━━ Recorded data

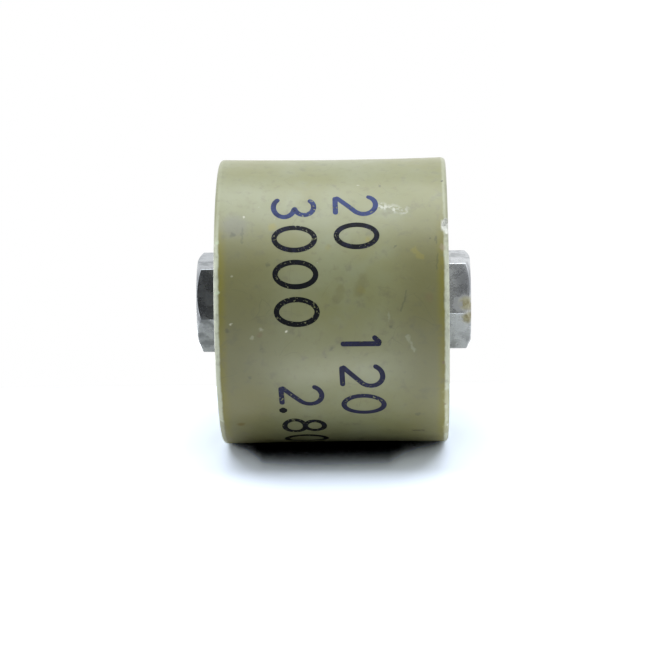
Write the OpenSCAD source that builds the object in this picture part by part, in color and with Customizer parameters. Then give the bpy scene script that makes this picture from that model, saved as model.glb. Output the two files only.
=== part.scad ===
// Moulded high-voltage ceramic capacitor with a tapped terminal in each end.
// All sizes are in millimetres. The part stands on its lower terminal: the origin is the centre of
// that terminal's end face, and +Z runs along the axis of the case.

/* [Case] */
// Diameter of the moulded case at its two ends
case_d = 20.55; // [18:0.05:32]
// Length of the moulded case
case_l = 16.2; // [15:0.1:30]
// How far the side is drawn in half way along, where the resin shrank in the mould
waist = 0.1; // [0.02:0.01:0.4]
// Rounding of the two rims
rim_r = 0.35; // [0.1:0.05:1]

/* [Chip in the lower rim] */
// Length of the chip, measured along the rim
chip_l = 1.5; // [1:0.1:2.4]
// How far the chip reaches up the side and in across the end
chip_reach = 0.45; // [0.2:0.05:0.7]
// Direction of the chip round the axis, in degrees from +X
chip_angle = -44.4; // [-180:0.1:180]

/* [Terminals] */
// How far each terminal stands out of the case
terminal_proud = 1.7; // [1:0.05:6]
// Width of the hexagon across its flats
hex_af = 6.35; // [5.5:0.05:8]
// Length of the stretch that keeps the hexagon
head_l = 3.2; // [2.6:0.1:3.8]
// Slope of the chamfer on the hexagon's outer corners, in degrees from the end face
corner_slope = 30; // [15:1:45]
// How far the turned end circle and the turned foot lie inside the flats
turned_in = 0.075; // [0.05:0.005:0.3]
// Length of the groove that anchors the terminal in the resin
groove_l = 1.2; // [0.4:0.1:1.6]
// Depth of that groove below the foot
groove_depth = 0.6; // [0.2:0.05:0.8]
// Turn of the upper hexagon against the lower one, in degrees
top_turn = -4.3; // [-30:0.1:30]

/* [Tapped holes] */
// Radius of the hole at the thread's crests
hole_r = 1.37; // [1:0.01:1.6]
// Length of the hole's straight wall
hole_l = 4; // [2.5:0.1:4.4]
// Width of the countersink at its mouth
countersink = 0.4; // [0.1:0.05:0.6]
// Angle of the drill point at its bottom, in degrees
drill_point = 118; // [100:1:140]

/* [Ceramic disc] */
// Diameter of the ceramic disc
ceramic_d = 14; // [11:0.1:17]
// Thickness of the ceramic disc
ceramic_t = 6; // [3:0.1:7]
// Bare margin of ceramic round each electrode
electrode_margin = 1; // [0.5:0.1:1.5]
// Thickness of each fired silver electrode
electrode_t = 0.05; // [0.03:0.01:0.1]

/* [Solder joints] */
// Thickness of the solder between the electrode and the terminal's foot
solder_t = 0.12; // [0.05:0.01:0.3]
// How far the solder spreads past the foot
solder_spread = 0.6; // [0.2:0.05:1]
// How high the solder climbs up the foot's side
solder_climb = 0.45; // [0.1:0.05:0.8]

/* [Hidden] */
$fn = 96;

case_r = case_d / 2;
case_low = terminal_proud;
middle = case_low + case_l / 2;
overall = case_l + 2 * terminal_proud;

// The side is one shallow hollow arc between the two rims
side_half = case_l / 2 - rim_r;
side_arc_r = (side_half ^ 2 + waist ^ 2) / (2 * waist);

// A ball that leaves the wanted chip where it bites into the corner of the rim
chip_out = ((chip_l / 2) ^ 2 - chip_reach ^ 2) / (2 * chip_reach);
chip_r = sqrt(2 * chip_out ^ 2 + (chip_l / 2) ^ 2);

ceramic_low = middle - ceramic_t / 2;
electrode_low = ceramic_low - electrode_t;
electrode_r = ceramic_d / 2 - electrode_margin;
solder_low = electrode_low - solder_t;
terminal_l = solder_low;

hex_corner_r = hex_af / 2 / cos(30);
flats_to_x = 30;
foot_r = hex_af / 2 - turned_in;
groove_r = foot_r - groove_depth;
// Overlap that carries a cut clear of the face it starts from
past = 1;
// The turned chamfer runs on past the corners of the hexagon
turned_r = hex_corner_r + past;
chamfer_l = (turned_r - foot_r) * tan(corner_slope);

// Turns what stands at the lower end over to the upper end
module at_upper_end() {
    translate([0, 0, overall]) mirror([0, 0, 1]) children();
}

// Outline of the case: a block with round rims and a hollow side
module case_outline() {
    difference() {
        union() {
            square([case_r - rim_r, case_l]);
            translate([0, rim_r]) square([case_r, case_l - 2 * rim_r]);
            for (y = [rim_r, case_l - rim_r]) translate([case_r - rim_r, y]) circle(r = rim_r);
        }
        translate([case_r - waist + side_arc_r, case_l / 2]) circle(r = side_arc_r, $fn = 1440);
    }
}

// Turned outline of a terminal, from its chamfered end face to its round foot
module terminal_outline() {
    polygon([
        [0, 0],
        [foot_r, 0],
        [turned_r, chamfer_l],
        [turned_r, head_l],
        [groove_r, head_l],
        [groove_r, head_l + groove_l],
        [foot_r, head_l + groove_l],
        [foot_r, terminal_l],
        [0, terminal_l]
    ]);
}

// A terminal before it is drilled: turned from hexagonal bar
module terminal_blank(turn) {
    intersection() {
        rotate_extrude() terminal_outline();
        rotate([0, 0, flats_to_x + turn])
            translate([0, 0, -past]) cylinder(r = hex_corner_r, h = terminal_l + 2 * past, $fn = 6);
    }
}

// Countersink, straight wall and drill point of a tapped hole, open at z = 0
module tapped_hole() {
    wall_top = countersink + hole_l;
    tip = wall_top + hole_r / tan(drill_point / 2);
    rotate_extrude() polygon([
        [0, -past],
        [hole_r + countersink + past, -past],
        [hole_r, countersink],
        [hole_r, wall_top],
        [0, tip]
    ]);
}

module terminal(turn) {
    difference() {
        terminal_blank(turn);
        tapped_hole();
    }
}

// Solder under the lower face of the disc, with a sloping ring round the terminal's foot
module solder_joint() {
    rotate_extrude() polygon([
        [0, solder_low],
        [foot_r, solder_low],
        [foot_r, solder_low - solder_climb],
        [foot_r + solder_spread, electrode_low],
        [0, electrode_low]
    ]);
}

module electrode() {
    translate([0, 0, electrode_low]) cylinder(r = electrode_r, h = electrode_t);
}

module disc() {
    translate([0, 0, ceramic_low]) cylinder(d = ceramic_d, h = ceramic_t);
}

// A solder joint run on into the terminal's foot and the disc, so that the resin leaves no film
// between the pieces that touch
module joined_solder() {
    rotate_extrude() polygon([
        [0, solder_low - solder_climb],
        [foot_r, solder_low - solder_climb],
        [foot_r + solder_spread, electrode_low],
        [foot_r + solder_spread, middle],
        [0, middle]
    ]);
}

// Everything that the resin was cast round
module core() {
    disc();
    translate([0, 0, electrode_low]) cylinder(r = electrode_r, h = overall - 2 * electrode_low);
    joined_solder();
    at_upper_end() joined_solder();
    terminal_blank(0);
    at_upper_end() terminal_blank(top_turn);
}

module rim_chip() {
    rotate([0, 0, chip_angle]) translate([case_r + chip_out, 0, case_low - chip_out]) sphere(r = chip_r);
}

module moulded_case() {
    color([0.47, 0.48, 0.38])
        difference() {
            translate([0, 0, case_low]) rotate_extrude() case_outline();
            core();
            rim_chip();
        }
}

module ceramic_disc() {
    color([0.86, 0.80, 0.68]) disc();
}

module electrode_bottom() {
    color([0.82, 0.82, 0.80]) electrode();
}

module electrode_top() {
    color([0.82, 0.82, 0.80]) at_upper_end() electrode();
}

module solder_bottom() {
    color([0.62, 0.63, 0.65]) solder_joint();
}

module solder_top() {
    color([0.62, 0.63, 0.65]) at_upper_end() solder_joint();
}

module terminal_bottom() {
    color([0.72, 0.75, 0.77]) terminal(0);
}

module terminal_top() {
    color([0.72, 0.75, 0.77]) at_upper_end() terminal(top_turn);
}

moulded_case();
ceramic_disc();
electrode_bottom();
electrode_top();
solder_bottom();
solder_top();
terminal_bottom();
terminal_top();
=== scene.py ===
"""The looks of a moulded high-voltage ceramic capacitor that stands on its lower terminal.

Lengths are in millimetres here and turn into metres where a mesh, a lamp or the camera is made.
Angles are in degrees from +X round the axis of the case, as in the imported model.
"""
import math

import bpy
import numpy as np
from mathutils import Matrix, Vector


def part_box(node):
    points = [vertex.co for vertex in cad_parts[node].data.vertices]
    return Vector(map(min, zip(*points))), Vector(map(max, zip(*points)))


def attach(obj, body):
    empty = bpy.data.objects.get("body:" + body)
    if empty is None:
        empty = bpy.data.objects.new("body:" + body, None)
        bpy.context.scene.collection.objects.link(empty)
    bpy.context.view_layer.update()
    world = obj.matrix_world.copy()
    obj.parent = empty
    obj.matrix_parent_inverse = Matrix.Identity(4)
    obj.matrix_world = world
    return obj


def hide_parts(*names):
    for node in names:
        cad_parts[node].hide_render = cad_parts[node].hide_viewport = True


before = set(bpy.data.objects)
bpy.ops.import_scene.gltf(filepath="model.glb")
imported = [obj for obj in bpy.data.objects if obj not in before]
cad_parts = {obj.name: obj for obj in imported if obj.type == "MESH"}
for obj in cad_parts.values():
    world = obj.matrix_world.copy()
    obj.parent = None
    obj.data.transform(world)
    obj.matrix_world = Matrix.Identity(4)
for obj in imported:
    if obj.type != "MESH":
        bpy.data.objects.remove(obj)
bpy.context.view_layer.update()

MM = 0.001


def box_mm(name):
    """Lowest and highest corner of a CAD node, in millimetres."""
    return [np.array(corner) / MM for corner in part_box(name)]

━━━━

— What the task requires —
Reproduce, please, the lines of the material from its first line down to the line containing "chip_angle = -44.4; // [-180:0.1:180]", keeping both ends and nothing beyond them.

— Complete response —
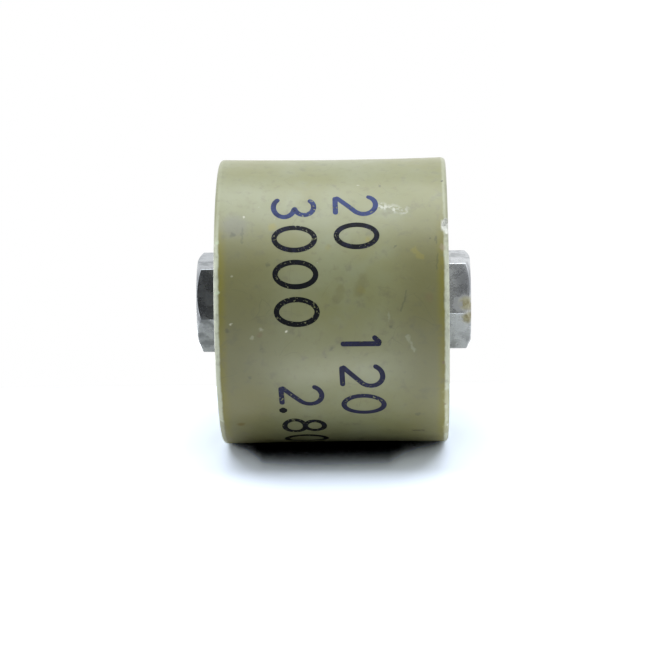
Write the OpenSCAD source that builds the object in this picture part by part, in color and with Customizer parameters. Then give the bpy scene script that makes this picture from that model, saved as model.glb. Output the two files only.
=== part.scad ===
// Moulded high-voltage ceramic capacitor with a tapped terminal in each end.
// All sizes are in millimetres. The part stands on its lower terminal: the origin is the centre of
// that terminal's end face, and +Z runs along the axis of the case.

/* [Case] */
// Diameter of the moulded case at its two ends
case_d = 20.55; // [18:0.05:32]
// Length of the moulded case
case_l = 16.2; // [15:0.1:30]
// How far the side is drawn in half way along, where the resin shrank in the mould
waist = 0.1; // [0.02:0.01:0.4]
// Rounding of the two rims
rim_r = 0.35; // [0.1:0.05:1]

/* [Chip in the lower rim] */
// Length of the chip, measured along the rim
chip_l = 1.5; // [1:0.1:2.4]
// How far the chip reaches up the side and in across the end
chip_reach = 0.45; // [0.2:0.05:0.7]
// Direction of the chip round the axis, in degrees from +X
chip_angle = -44.4; // [-180:0.1:180]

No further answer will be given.